Microwave Quantum Illumination via Cavity Magnonics

TL;DR

This paper proposes a cavity magnonics-based hybrid quantum source for microwave quantum illumination, significantly improving target detection in noisy environments by leveraging entangled microwave-optical resources.

Contribution

It introduces a novel cavity magnonics approach for microwave quantum illumination, enabling generation of quantum resources that outperform existing radar technologies.

Findings

Orders of magnitude lower detection error probability.

Generation of significant microwave-optical quantum resources.

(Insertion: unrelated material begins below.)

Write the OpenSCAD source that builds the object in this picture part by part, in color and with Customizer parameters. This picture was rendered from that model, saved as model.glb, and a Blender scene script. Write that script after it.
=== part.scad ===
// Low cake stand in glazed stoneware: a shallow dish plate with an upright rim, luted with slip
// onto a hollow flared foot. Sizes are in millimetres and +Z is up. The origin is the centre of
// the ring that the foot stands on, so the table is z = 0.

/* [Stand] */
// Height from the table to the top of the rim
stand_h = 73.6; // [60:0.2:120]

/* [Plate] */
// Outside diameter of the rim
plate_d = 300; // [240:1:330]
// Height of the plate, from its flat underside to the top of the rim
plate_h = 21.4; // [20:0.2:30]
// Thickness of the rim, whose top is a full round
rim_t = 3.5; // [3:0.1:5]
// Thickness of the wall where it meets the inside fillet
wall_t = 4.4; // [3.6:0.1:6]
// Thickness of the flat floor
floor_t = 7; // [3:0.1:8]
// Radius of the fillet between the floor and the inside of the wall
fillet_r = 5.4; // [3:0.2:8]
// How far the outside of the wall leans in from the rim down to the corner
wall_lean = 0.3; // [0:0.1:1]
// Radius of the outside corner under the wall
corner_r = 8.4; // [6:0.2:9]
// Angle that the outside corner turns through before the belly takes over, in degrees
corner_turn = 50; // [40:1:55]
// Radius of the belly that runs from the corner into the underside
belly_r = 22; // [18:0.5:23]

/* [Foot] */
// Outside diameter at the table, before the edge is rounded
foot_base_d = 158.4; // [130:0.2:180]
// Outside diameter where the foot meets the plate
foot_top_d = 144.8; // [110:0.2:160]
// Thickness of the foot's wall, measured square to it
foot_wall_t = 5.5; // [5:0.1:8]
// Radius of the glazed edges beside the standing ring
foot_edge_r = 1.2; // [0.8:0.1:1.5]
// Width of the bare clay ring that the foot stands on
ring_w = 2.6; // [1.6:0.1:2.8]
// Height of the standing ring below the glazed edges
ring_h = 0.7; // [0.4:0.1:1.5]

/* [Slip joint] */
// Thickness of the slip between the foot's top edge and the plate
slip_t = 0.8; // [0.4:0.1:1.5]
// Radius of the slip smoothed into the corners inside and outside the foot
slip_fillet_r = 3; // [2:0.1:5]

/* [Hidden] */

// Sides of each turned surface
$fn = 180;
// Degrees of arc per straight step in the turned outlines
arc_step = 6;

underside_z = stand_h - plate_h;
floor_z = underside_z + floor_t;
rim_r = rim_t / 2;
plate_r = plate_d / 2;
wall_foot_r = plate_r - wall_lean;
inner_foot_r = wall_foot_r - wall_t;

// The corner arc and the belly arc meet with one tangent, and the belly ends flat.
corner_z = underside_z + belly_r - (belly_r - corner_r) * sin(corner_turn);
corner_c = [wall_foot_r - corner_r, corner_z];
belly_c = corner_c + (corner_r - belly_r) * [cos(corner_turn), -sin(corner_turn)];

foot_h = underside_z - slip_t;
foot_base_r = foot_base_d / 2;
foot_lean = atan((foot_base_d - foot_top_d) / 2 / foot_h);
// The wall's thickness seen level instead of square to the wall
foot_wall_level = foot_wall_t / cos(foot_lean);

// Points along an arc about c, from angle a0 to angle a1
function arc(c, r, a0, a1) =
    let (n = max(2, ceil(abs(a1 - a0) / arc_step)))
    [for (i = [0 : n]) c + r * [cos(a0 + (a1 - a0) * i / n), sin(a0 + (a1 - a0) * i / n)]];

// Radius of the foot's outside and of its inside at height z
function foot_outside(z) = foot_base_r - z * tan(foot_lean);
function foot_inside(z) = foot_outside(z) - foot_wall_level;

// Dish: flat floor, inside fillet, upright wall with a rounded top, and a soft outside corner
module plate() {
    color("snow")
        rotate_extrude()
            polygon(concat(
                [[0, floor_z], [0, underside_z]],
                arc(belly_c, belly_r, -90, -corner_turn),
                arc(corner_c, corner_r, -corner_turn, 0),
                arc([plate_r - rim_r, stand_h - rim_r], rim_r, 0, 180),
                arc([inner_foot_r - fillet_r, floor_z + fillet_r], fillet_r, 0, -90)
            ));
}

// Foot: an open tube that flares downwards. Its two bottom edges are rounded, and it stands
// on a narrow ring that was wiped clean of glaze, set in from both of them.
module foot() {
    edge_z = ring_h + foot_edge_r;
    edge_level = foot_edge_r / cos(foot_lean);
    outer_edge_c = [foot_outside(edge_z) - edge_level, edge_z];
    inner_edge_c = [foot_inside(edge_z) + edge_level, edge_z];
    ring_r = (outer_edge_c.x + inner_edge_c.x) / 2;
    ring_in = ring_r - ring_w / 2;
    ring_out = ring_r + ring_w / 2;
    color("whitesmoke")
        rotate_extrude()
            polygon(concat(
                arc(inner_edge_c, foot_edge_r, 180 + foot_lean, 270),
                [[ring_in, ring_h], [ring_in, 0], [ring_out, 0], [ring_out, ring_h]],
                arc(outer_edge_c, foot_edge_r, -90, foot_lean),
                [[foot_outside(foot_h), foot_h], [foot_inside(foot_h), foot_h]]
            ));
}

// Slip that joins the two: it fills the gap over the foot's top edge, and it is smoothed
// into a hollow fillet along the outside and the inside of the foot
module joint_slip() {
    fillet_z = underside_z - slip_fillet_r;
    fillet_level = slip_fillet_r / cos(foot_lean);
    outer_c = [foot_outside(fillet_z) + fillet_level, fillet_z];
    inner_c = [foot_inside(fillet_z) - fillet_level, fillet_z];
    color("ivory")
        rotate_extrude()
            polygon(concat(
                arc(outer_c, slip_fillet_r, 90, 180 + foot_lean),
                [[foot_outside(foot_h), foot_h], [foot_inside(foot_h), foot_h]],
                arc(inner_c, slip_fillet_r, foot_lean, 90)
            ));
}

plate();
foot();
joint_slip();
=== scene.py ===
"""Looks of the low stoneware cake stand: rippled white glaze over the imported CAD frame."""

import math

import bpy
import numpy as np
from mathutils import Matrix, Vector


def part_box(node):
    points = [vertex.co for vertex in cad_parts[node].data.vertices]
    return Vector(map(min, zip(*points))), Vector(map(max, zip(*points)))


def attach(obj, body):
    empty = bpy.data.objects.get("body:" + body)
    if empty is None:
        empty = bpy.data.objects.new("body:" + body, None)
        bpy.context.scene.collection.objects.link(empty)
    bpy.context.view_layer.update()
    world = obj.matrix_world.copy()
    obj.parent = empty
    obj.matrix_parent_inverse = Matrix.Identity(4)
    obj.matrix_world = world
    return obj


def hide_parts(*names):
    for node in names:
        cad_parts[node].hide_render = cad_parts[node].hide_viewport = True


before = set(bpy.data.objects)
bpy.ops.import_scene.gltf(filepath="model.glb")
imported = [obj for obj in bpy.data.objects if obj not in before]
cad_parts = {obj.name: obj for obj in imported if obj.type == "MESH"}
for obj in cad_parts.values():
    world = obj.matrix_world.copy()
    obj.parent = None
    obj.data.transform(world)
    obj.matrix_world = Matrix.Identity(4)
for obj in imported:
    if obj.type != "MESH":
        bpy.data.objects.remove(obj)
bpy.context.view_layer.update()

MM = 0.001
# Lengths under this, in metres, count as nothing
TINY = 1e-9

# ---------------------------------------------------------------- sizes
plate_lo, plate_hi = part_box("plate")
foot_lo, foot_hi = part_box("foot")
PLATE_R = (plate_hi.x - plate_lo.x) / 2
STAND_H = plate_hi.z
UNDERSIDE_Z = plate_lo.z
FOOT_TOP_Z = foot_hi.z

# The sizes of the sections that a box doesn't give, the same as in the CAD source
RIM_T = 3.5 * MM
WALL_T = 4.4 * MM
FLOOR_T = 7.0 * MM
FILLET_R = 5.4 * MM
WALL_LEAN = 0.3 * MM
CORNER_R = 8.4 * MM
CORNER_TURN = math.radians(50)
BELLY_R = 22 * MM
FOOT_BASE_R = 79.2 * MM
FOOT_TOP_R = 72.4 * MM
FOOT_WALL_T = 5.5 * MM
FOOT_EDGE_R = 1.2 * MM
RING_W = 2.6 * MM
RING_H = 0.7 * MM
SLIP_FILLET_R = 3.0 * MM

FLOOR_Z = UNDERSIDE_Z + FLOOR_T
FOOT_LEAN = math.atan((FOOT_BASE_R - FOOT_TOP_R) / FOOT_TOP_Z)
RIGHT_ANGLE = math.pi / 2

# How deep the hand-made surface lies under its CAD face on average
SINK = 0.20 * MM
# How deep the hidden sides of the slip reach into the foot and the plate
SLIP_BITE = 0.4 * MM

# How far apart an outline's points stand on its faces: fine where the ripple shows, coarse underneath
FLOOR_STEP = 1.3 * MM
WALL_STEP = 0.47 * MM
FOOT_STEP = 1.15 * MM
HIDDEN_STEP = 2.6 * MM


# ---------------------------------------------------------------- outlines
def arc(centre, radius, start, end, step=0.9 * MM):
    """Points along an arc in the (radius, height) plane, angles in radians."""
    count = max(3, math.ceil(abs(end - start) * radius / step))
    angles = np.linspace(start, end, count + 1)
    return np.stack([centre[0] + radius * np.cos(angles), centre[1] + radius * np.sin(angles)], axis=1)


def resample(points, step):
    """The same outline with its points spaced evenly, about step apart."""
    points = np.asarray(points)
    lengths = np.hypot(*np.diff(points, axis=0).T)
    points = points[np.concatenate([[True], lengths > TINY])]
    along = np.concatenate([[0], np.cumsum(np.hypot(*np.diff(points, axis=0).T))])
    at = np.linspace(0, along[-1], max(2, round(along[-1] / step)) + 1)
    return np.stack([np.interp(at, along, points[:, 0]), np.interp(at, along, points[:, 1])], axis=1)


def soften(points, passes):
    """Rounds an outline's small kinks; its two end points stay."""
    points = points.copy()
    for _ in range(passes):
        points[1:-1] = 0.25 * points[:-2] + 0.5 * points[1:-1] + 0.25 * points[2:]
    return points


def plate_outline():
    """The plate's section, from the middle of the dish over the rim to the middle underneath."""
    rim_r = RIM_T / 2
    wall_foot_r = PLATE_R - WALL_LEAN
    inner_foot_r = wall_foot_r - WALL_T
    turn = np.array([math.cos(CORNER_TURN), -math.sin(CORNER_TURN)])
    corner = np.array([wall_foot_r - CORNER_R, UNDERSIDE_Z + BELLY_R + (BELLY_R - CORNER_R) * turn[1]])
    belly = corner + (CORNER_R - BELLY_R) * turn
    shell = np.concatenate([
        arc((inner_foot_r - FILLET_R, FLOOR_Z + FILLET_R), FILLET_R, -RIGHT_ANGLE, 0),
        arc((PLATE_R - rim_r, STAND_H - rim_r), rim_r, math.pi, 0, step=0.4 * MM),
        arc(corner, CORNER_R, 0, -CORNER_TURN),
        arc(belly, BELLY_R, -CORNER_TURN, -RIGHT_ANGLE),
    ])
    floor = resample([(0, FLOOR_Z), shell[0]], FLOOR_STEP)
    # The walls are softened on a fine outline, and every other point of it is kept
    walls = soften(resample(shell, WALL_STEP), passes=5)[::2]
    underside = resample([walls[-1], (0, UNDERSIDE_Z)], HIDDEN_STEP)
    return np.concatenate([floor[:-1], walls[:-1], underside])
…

Feasible with current experimental parameters.

Abstract

Quantum illumination (QI) is a quantum sensing protocol mainly for target detection which uses entangled signal-idler photon pairs to enhance the detection efficiency of low-reflectivity objects immersed in thermal noisy environments. Especially, due to the naturally occurring background radiation, the photon emitted toward potential targets more appropriately lies in the microwave region. Here, we propose a hybrid quantum source based on cavity magnonics for microwave QI, where the medium that bridges the optical and the microwave modes is magnon, the quanta of spin wave. Within experimentally accessible parameters, significant microwave-optical quantum resources of interest can be generated, leading to orders of magnitude lower detecting error probability compared with the electro-optomechanical prototype quantum radar and any classical microwave radar with equal transmitted energy.